M. le président. Monsieur le ministre, à un certain moment, accéder à une demande de vote par division peut permettre de faire l'économie d'un certain nombre d'explications complémentaires !

M. Louis Souvet. Cela m'étonnerait !

M. le président. J'essaie de tenir compte du facteur psychologique qui vient s'ajouter au caractère technique.

Je mets aux voix le paragraphe II de l'amendement n° 261.

Je suis saisi d'une demande de scrutin public émanant du groupe socialiste.

Il va être procédé au scrutin dans les conditions fixées par l'article 56 du règlement.

(Le scrutin a lieu.)

M. le président. Personne ne demande plus à voter ? ...

Le scrutin est clos.

(Il est procédé au comptage des votes.)


M. le président. Voici le résultat du dépouillement du scrutin n° 12 :

Nombre de votants314
Nombre de suffrages exprimés314
Pour114
Contre200

Je mets aux voix l'ensemble de l'amendement n° 261.

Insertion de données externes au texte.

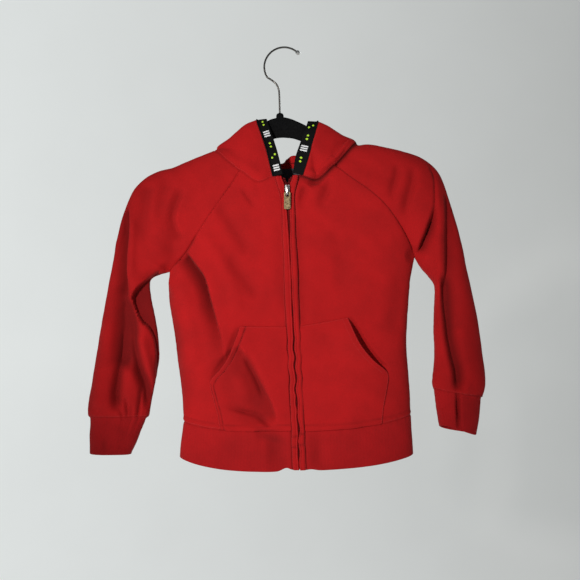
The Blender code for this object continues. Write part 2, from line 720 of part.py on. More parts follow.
def hook():
    cx, cz = HOOK_MIDDLE
    start, stop, steps = math.radians(52), math.radians(213), 20
    path = [(cx + HOOK_RADIUS * math.cos(mix(start, stop, k / steps)),
             cz + HOOK_RADIUS * math.sin(mix(start, stop, k / steps)))
            for k in range(steps + 1)]
    crown = place((HANGER_X, 0, 97)) * 1000
    path += [(-17.5, -45.5), (-12.5, -49.5), (-9.0, -54.0), (-7.0, -60.0), (-6.2, -68.0),
             (crown.x, crown.z + 0.4)]
    points, faces = tube(path, [HOOK_WIRE] * len(path))
    make("hanger_hook", points, faces, "hook_metal", placed=True)
    ax, az = math.sin(start), -math.cos(start)
    x, z = path[0]
    bulb = [(0.35, 1.5), (0.8, 2.2), (1.9, 2.8), (3.4, 3.1), (5.0, 2.8), (6.1, 2.0),
            (6.7, 0.8)]
    points, faces = tube([(x + ax * d, z + az * d) for d, _ in bulb], [r for _, r in bulb])
    make("hook_tip", points, faces, "slider_silver", placed=True)


def slider():
    """Slider in front of the zip, its bridge joined to it, and the pull tab."""
    base = place((ZIP_X, 0, 0)) * 1000
    x0, z0 = base.x + 0.5, base.z
    plates = []
    for z, half, front in ((-4.0, 2.4, -26.2), (-4.8, 3.2, -27.0), (-11.0, 3.2, -27.2),
                           (-18.2, 2.7, -27.0), (-19.0, 2.2, -26.2)):
        h, b = z0 + z, -21.9
        c = 0.6
        plates.append([(x0 - half + c, front, h), (x0 + half - c, front, h),
                       (x0 + half, front + c, h), (x0 + half, b, h), (x0 - half, b, h),
                       (x0 - half, front + c, h)])
    body = make("zip_slider", *rings(plates), "slider_silver", placed=True)
    profile = ((-5.4, -26.9), (-5.8, -30.6), (-7.4, -31.8), (-17.4, -31.8), (-18.4, -30.8),
               (-18.6, -26.9), (-17.3, -26.9), (-17.2, -30.5), (-8.0, -30.5), (-7.0, -26.9))
    loops = [[(x0 + x, y, z0 + z) for z, y in profile] for x in (-1.1, 1.1)]
    form = make("slider_bridge_form", *rings(loops), "slider_silver", placed=True)
    home = form.users_collection[0]
    home.hide_render = True
    form.hide_render, form.display_type = True, 'WIRE'
    join = body.modifiers.new("bridge", 'BOOLEAN')
    join.operation, join.solver, join.object = 'UNION', 'EXACT', form

    outer = ((-4.1, -14.6), (4.1, -14.6), (4.4, -15.4), (4.4, -21.0), (4.4, -36.2),
             (3.0, -38.0), (-3.0, -38.0), (-4.4, -36.2), (-4.4, -21.0), (-4.4, -15.4))
    inner = ((-2.0, -16.2), (2.0, -16.2), (2.6, -16.7), (2.6, -19.6), (2.0, -20.6),
             (0.8, -20.8), (-0.8, -20.8), (-2.0, -20.6), (-2.6, -19.6), (-2.6, -16.7))
    count, points, faces = len(outer), [], []
    for y in (-29.6, -28.0):
        for loop in (outer, inner):
            points += [(x0 + x, y, z0 + z) for x, z in loop]
    for j in range(count):
        k = (j + 1) % count
        faces += [(j, k, k + count, j + count),
                  (j + 2 * count, j + 3 * count, k + 3 * count, k + 2 * count),
                  (j, j + 2 * count, k + 2 * count, k),
                  (j + count, k + count, k + 3 * count, j + 3 * count)]
    make("zip_pull", points, faces, "pull_brass", placed=True)
    print("pull hinge", (x0, -28.8, z0 - 15.4))


def main():
    for old in list(bpy.data.objects):
        bpy.data.objects.remove(old)
    fronts = {side: front_rows(side) for side in (RIGHT, LEFT)}
    back = back_rows()
    sleeves = {side: sleeve_rows(side) for side in (RIGHT, LEFT)}
    hem = hem_rows(fronts, back)
    cloth, slots = Cloth(), {}

    def add(name, rows, slot="fleece_red", **more):
        cloth.add(name, rows, **more)
        slots[name] = slot

    words = {RIGHT: "right", LEFT: "left"}
    hoods = {}
    for side, word in words.items():
        add("front_" + word, fronts[side], flip=side == LEFT)
        add("sleeve_" + word, sleeves[side], flip=side == LEFT)
        add("cuff_" + word, cuff_rows(side, sleeves[side][-1]), "rib_red",
            flip=side == LEFT)
        add("placket_" + word, strip_rows(side, fronts[side], hem), flip=side == LEFT)
        add("pocket_" + word, pocket_rows(side), flip=side == LEFT)
        half = back[0][:BACK_COLS + 1] if side == RIGHT else back[0][BACK_COLS:][::-1]
        neck = [fronts[side][0][j] for j in HOOD_FRONT]
        neck += [sleeves[side][0][j] for j in HOOD_SHOULDER[1:]]
        neck += [half[BACK_COLS - j] for j in HOOD_NAPE[-2::-1]]
        hoods[side] = hood_rows(side, neck)
        add("hood_" + word, hoods[side][::-1], flip=side == LEFT)
    add("back", back)
    add("hem_band", hem, "rib_red")
    add("hood_tape", tape_rows(hoods), "tape_black", wall=TAPE_WALL)

    patch = [[(x, body_depth(x, z, 1) - WALL - 0.5, z) for x in (-24, -12, 0.001, 12, 25)]
             for z in (24, 14, 4, -8)]
    add("neck_patch", patch, "patch_grey", flip=True, wall=1.0)
    chain = []
    for k in range(27):
        z = mix(6, -388, k / 26)
        chain.append([(ZIP_X + x, body_depth(ZIP_X + x, z, -1) + WALL / 2 + 1.0, z)
                      for x in (-6, -1.5, 1.5, 6)])
    add("zip_chain", chain, "zip_red", wall=1.0)

    for name, slot in slots.items():
        make(name, *cloth.build(name), slot)
    hanger_body()
    hook()
    slider()


main()
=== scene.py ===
import math
import random

import bpy
import numpy as np
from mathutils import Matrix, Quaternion, Vector


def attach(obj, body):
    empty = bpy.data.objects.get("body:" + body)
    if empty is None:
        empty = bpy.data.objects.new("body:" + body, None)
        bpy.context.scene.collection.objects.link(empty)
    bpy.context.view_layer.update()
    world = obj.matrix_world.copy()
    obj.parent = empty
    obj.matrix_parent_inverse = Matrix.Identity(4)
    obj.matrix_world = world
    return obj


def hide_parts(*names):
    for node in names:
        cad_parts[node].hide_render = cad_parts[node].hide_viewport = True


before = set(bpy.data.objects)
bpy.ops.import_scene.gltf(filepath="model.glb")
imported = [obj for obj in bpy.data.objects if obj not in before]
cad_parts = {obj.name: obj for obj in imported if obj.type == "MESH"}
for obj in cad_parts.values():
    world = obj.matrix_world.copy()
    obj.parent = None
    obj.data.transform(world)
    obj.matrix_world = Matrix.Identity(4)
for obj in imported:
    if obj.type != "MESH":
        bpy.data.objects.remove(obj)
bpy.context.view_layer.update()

FINE = 12         # grid steps to each row of the CAD's tables

# ---------------------------------------------------------------- sizes, in mm
# The jacket's own frame: x across, y front to back, z up, 0 at the top of the zip.
LEAN = math.radians(2.6)
ZIP_TOP = (4.4, -192.1)
WALL, TAPE_WALL = 2.0, 1.5
ZIP_X, STRIP = 1.5, 9.0
RIGHT, LEFT = -1, 1                    # the wearer's sides
FRONT, BACK, HOOD = -1, 1, 2           # layers of the folds; HOOD is its part behind
DEEPEST = 13                           # the most that folds push a layer in
SEWN_GAP = 0.05                        # sewn pieces stop this far short of their seam
MEET = 0.2                             # points this close along a seam are one point
WORD = {RIGHT: "right", LEFT: "left"}
RAGLAN_ROWS, BODY_ROWS, SLEEVE_ROWS, ARM_COLS = 8, 9, 9, 18
FRONT_STEPS = (0.0, 0.17, 0.33, 0.48, 0.61, 0.72, 0.81, 0.885, 0.94, 0.98, 1.0)
HOOD_FRONT = {RIGHT: (0.36, 4, 7, 10), LEFT: (0.58, 4, 7, 10)}
HOOD_SHOULDER = (0, 3, 6, 8, 9, 10, 12, 15, 18)
HOOD_NAPE = (0, 3, 6, 8)

# height, front depth, back depth at the middle of the body
DEPTH = ((60, 19, 13), (31, 20, 14), (9, 21, 16), (-30, 24, 19), (-70, 27, 22),
         (-113, 30, 25), (-200, 33, 28), (-334, 35, 31), (-392, 34, 31))
# raglan seam, front and back: half width, height, depth
RAGLAN = {
    RIGHT: ((63, 20, 17), (79, -3, 19), (97, -26, 20), (114, -49, 19), (131, -73, 16),
            (149, -95, 8), (168, -113, 0)),
    LEFT: ((68, 22, 17), (88, 3, 19), (110, -14, 21), (130, -34, 21), (146, -57, 18),
           (160, -82, 9), (170, -108, 0))}
RAGLAN_BACK = {
    RIGHT: ((58, 36, 9), (77, 12, 13), (97, -14, 16), (116, -41, 17), (134, -67, 15),
            (152, -91, 7.5), (168, -113, 0)),
    LEFT: ((58, 36, 9), (79, 13, 13), (100, -11, 16), (120, -36, 17), (138, -62, 14),
           (155, -86, 7), (170, -108, 0))}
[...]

Mme Nicole Borvo. Je retire ma demande de scrutin public.

(L'amendement n'est pas adopté.)

M. le président. L'amendement n° 28, présenté par M. Courtois, au nom de la commission, est ainsi libellé :

« Rédiger comme suit le 10° de cet article :

« 10° Le 2° du III est ainsi rédigé :

« 2° Du conjoint de l'étranger, sauf s'ils sont séparés de corps, ont été autorisés à résider séparément ou si la communauté de vie a cessé, ou de la personne qui vit notoirement en situation maritale avec lui. »

La parole est à M. le rapporteur.

M. Jean-Patrick Courtois, rapporteur. Il s'agit d'un amendement rédactionnel. Les notions de séparation de corps et d'autorisation à résider séparément ne s'appliquent qu'au mariage.

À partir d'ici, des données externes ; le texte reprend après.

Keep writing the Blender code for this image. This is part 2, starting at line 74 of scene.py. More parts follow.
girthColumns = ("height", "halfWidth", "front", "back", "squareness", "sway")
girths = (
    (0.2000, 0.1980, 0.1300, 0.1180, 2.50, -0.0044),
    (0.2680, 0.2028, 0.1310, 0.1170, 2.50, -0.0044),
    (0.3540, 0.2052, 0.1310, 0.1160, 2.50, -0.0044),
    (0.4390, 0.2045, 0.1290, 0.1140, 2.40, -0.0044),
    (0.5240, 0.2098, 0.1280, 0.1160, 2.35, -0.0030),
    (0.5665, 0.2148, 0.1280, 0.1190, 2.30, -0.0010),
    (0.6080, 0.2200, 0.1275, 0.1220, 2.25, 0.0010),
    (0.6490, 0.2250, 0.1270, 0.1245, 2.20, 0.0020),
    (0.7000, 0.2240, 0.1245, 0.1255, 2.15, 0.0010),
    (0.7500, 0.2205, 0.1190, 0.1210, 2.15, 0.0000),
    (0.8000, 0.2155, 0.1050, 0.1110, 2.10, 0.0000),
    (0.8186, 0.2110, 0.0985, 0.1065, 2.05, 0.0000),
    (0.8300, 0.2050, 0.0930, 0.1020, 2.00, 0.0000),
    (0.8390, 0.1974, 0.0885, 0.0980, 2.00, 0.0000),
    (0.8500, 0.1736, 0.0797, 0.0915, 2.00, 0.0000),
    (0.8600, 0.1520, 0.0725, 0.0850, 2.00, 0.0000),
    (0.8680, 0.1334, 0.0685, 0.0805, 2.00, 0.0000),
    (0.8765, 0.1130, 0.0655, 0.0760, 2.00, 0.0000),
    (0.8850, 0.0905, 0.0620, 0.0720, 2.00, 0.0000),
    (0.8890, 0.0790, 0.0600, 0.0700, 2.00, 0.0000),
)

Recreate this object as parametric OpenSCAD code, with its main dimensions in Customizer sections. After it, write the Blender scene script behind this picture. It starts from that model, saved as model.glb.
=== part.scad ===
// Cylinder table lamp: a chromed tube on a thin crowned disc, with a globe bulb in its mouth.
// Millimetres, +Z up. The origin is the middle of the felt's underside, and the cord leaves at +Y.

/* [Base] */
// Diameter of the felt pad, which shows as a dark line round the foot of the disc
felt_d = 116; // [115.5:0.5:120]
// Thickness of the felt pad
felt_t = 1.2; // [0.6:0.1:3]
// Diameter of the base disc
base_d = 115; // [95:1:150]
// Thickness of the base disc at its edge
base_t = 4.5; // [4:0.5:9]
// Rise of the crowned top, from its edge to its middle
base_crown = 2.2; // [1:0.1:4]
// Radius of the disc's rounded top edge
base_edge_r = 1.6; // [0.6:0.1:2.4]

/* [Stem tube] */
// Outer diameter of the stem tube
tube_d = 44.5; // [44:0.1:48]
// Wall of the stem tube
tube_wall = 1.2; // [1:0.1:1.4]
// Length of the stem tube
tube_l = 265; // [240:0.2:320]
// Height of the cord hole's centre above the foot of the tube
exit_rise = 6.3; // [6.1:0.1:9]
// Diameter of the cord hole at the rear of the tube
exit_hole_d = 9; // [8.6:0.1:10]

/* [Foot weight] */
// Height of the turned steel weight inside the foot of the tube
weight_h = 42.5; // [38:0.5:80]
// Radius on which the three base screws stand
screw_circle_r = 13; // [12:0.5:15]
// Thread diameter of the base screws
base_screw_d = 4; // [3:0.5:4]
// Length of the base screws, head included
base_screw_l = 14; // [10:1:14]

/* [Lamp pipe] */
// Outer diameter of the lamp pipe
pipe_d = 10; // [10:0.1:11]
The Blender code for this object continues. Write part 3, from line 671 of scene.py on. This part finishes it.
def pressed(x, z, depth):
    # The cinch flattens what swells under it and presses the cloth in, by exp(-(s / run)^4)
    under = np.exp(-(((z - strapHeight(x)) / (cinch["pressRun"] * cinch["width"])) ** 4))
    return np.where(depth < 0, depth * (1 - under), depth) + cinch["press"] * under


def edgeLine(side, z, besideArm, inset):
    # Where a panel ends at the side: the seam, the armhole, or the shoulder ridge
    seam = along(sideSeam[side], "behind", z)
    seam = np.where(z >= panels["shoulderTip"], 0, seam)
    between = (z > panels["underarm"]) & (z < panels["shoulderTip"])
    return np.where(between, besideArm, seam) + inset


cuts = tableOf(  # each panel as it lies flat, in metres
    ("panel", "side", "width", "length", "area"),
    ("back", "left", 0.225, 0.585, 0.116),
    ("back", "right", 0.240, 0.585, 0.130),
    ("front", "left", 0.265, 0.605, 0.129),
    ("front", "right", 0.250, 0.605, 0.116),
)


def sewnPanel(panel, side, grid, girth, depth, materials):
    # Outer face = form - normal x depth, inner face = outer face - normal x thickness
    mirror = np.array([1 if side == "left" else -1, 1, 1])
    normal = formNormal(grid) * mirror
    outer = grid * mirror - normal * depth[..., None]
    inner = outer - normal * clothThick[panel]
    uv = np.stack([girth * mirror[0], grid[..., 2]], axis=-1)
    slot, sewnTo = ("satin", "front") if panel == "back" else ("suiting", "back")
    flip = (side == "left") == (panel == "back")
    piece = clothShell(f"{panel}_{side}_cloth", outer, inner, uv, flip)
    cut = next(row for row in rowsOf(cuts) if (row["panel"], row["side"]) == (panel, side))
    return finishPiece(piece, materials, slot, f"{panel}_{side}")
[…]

Quant à la communauté de vie, si elle a cessé, la personne ne peut plus être considérée comme vivant notoirement en situation maritale avec l'étranger.

M. le président. Quel est l'avis du Gouvernement ?

M. Nicolas Sarkozy, ministre. Favorable.

M. le président. Je mets aux voix l'amendement n° 28.

M. Michel Dreyfus-Schmidt. Le groupe socialiste est contre, même si cet amendement contribue à mieux rédiger l'article.

(L'amendement est adopté.)

M. le président. Je mets aux voix l'article 16, modifié.

Mme Nicole Borvo. Je retire ma demande de scrutin public.